Verlin: For now, yes. They're the only undefeated team in the conference--and wins over No. 6 Kansas and then No. 23 Iowa on consecutive nights defeat any argument that the Wildcats haven't played anybody of note. Their worst performance of the season came on opening night against Lafayette--and that was a 16-point win.

Ewart: It's never safe to say anything before April. Everyone in the Big East has their flaws this season and chances are that Villanova won't make it through the regular season without picking up a loss. Creighton has disappointed a bit, but Villanova lost to Columbia last season, so a couple of early results won't decide the Big East title.

Right now, however, the 'Cats have had the best results of this group and certainly look the strongest early-on. If they can keep up their frenetic pace, then they have to be the favorites going forward.

Tynes: I haven't been sold on Creighton all season, so I'll say the Wildcats are safe for the time being. After the Blue Jays after they nearly lost to Saint Joseph's early in the season. After two losses to George Washington and San Diego State, I wouldn't bet that Creighton is even the second best team in the Big East right now. Again that's right now. It could be a completely different story when the lights come on at Madison Square Garden in March.

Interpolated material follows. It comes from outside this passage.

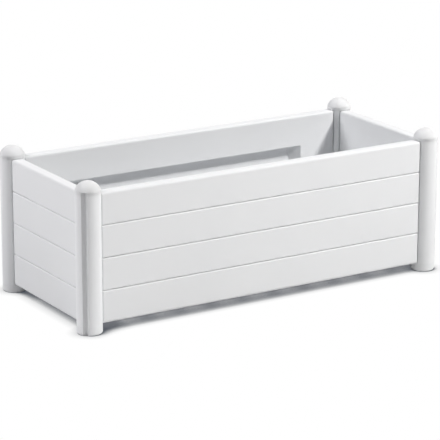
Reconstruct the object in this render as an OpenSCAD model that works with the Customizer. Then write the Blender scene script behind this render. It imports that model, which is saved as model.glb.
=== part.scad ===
// Long garden planter in moulded plastic. Four panels, each moulded to look like stacked planks,
// drop by T-shaped tongues into the channels of four hollow corner posts. Domed caps press into
// the posts and hold the panels down, and feet close the posts at the ground. A ribbed floor lies
// on ledges inside. Millimetres, +Z up, front at -Y, origin on the ground at the middle.

/* [Overall] */
// Length over the posts
planter_length = 1000; // [800:10:1300]
// Depth over the posts
planter_depth = 435; // [360:5:600]
// Open gap between the ground and the panels
ground_gap = 21; // [16:1:35]

/* [Panels] */
// Planks that each panel shows
plank_count = 4; // [3:1:5]
// Height of one plank, groove to groove
plank_height = 77.5; // [65:0.5:95]
// Thickness of the panels' rims
panel_thickness = 30; // [28:0.5:32]
// Thickness of the web behind the recess
web_thickness = 7; // [6:0.5:12]
// Rounding of the panels' edges
edge_radius = 5.5; // [3:0.5:7]
// Width of a groove at the face
groove_width = 7; // [5:0.5:8]
// Width of a groove at its bottom
groove_slot = 1; // [0.8:0.1:1.6]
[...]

Angelina: You can say that Villanova is the best team in the Big East right now. But I don't know how safe it is to make a statement like that the first week of December. I thought they were better than Creighton going into the season because I don't like the style the Blue Jays used to build their team-reminds me too much of Adam Morrison's Bull Dogs about a decade ago, those "let's let so and so get his 35 and then score enough elsewhere" teams rarely work. I think that's why you saw them lose to two overall teams, GW and SDSU. But I'm still interested in seeing Villanova against some of the meat of their Big East schedule (St. John's, Marquette, Georgetown) to make that declaration.